◆ Written exercise
Both the line containing "at both faces" and the line containing "imported = [obj" are to be reproduced exactly, along with every line between them, and nothing more.

======== Source data

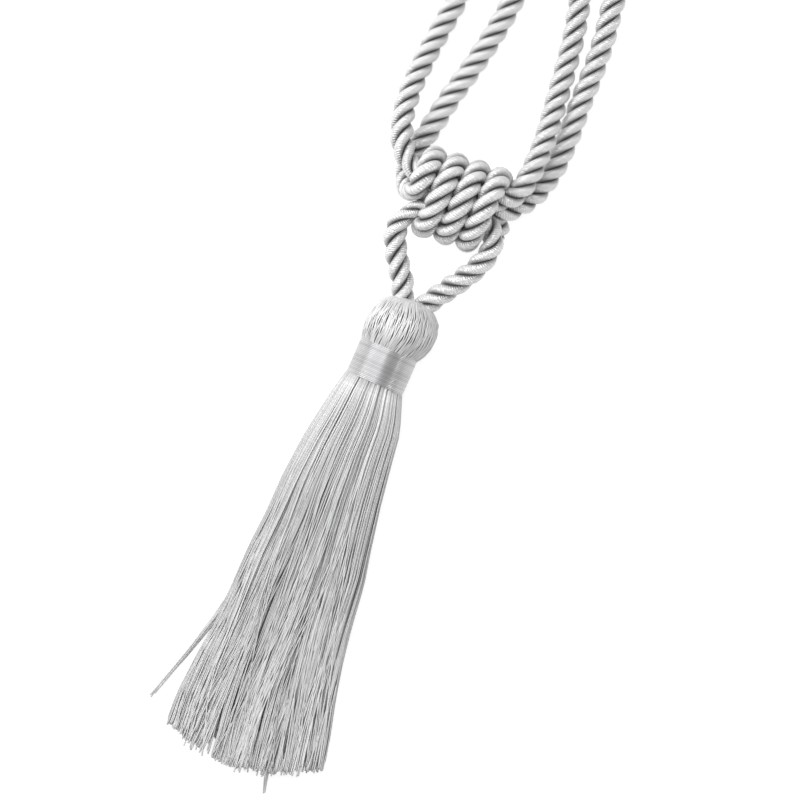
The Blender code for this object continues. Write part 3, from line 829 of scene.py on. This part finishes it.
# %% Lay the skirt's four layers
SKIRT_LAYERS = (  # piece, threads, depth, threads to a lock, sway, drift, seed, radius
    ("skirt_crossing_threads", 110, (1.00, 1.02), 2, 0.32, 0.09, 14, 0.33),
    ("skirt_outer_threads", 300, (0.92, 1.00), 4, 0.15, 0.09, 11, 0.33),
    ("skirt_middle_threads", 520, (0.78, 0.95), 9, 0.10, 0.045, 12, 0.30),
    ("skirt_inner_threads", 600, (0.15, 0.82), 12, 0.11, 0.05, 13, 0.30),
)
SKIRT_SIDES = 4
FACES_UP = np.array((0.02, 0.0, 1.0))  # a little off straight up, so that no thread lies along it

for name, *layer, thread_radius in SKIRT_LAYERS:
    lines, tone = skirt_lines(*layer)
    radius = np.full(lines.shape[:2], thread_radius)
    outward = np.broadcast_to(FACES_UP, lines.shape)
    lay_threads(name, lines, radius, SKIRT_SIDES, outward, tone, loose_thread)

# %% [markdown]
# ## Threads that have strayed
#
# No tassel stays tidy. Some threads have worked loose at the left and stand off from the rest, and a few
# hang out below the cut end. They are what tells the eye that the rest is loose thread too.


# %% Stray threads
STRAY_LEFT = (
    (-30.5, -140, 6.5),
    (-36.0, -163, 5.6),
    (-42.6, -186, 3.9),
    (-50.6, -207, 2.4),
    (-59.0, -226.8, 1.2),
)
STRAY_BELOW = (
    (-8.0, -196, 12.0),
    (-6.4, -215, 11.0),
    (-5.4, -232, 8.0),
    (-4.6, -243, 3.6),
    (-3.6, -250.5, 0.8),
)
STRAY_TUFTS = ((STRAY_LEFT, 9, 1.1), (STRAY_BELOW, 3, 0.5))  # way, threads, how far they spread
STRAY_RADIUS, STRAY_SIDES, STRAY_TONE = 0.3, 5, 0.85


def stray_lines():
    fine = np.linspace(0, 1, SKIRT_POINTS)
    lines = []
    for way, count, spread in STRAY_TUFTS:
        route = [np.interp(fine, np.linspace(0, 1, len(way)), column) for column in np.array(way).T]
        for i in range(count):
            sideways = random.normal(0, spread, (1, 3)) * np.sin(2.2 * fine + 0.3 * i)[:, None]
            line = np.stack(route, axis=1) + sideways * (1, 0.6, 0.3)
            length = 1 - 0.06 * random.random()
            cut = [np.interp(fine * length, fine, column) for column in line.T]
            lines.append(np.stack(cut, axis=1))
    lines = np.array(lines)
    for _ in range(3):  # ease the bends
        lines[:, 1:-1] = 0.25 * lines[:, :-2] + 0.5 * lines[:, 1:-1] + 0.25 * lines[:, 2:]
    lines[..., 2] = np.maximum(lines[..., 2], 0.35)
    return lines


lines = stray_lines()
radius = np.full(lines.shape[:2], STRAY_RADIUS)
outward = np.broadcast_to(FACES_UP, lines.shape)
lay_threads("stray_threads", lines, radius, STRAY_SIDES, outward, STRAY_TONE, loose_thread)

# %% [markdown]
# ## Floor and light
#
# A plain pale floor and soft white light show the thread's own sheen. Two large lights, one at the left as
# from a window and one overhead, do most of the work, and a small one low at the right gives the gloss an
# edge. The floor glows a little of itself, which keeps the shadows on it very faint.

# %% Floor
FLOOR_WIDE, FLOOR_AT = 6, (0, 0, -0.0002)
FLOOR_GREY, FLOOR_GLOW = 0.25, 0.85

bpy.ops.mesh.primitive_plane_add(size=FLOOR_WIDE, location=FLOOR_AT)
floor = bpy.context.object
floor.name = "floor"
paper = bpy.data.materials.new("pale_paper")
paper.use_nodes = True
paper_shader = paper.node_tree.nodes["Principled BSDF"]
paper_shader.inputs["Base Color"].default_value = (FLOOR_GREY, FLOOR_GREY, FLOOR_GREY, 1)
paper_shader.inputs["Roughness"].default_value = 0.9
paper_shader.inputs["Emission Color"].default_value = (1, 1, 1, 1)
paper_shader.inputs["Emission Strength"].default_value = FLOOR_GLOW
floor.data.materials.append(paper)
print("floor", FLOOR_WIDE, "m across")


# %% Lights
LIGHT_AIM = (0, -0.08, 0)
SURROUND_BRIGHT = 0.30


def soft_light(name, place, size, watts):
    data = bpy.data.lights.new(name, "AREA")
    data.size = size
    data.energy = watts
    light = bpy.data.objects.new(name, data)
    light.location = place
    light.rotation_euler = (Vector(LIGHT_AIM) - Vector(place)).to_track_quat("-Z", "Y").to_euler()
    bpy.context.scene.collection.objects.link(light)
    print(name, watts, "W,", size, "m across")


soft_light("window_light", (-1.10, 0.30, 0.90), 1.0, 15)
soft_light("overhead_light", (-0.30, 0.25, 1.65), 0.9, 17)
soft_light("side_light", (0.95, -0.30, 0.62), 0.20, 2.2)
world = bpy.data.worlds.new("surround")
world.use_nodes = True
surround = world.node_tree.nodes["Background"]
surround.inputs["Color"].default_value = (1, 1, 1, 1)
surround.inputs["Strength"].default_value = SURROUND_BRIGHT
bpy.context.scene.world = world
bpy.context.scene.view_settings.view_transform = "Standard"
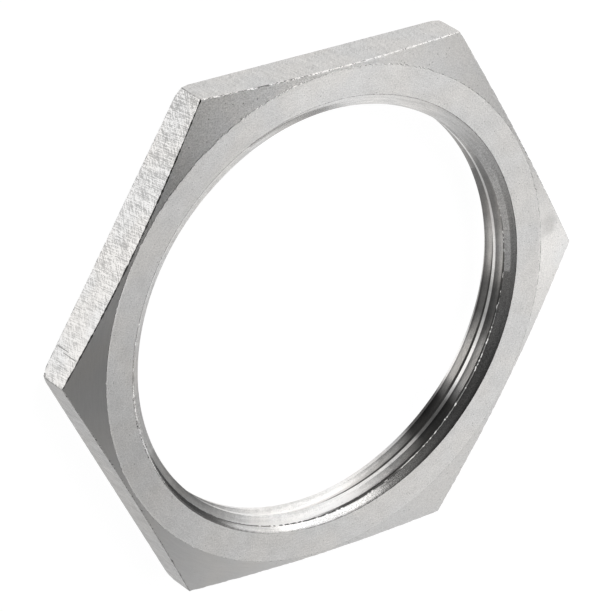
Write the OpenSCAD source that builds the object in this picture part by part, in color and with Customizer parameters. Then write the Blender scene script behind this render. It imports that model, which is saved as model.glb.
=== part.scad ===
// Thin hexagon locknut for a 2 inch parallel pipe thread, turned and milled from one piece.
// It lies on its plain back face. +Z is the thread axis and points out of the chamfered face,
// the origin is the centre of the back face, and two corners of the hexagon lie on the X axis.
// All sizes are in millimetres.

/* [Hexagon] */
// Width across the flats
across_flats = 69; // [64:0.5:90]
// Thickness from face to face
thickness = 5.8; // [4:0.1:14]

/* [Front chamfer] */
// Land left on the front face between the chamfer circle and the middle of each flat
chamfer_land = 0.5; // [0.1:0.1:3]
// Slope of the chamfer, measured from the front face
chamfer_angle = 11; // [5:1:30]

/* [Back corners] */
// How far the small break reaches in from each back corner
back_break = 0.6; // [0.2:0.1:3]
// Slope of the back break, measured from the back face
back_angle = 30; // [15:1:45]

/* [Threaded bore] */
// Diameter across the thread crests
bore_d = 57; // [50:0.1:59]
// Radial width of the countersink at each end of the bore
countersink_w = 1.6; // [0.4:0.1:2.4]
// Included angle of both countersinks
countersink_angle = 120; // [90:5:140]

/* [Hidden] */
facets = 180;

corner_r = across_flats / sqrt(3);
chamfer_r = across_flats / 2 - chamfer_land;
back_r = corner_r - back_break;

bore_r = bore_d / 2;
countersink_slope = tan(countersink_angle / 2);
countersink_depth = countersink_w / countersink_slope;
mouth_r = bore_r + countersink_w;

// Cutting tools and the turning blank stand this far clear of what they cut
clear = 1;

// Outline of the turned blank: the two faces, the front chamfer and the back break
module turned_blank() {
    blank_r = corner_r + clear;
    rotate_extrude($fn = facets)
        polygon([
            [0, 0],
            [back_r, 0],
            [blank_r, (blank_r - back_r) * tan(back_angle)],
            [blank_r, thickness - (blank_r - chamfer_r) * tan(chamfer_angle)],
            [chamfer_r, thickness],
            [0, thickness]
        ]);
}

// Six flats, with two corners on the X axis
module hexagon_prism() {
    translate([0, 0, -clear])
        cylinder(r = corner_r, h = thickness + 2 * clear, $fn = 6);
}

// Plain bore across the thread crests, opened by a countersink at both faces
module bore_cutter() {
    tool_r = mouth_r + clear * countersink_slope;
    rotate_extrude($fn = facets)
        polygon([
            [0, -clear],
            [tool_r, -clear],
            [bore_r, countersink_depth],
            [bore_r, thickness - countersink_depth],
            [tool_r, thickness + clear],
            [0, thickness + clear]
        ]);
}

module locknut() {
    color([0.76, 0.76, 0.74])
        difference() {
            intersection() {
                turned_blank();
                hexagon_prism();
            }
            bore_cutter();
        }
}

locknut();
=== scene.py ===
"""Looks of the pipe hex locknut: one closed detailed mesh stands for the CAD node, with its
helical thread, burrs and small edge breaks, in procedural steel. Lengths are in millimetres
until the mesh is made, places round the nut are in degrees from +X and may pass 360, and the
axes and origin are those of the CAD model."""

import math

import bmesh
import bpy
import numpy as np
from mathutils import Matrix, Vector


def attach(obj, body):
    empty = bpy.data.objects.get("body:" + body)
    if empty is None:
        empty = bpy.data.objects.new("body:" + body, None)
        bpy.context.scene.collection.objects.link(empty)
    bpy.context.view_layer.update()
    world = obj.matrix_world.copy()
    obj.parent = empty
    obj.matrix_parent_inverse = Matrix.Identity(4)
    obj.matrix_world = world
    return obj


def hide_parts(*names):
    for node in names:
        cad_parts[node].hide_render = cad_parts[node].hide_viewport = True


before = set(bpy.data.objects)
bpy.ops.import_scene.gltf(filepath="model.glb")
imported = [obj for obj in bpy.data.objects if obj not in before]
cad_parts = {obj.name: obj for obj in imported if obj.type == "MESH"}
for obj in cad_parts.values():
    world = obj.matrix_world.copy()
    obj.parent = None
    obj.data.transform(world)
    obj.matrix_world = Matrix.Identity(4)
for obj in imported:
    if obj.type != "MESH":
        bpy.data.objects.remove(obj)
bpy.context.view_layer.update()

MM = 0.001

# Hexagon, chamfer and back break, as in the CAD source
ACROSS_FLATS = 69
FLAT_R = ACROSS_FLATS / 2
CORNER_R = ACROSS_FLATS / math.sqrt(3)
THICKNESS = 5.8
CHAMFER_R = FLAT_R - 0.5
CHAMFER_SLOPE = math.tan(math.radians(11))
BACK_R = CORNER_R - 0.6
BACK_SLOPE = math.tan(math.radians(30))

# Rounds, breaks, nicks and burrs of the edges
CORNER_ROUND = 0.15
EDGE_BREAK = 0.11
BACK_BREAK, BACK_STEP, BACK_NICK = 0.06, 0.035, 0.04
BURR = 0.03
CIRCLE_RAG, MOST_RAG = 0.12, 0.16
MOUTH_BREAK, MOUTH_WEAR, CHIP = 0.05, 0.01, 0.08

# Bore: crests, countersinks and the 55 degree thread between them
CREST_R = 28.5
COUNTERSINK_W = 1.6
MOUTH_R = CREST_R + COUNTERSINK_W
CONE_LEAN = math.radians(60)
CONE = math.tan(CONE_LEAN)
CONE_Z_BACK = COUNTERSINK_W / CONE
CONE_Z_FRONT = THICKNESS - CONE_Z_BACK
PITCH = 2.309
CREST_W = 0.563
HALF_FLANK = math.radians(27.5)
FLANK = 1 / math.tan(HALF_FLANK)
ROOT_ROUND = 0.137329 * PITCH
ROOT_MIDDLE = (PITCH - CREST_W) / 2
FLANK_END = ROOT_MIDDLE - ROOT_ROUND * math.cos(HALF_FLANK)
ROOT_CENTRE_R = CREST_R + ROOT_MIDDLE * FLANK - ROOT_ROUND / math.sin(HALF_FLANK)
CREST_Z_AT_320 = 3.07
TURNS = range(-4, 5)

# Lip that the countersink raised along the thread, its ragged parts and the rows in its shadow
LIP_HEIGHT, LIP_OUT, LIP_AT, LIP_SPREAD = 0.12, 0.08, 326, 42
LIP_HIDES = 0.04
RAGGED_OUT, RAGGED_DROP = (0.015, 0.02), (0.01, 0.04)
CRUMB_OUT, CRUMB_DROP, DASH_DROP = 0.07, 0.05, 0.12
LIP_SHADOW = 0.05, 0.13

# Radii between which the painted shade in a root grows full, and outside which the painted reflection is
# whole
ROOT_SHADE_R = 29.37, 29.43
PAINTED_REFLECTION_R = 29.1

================

◆ Final result
// Plain bore across the thread crests, opened by a countersink at both faces
module bore_cutter() {
    tool_r = mouth_r + clear * countersink_slope;
    rotate_extrude($fn = facets)
        polygon([
            [0, -clear],
            [tool_r, -clear],
            [bore_r, countersink_depth],
            [bore_r, thickness - countersink_depth],
            [tool_r, thickness + clear],
            [0, thickness + clear]
        ]);
}

module locknut() {
    color([0.76, 0.76, 0.74])
        difference() {
            intersection() {
                turned_blank();
                hexagon_prism();
            }
            bore_cutter();
        }
}

locknut();
=== scene.py ===
"""Looks of the pipe hex locknut: one closed detailed mesh stands for the CAD node, with its
helical thread, burrs and small edge breaks, in procedural steel. Lengths are in millimetres
until the mesh is made, places round the nut are in degrees from +X and may pass 360, and the
axes and origin are those of the CAD model."""

import math

import bmesh
import bpy
import numpy as np
from mathutils import Matrix, Vector


def attach(obj, body):
    empty = bpy.data.objects.get("body:" + body)
    if empty is None:
        empty = bpy.data.objects.new("body:" + body, None)
        bpy.context.scene.collection.objects.link(empty)
    bpy.context.view_layer.update()
    world = obj.matrix_world.copy()
    obj.parent = empty
    obj.matrix_parent_inverse = Matrix.Identity(4)
    obj.matrix_world = world
    return obj


def hide_parts(*names):
    for node in names:
        cad_parts[node].hide_render = cad_parts[node].hide_viewport = True


before = set(bpy.data.objects)
bpy.ops.import_scene.gltf(filepath="model.glb")
imported = [obj for obj in bpy.data.objects if obj not in before]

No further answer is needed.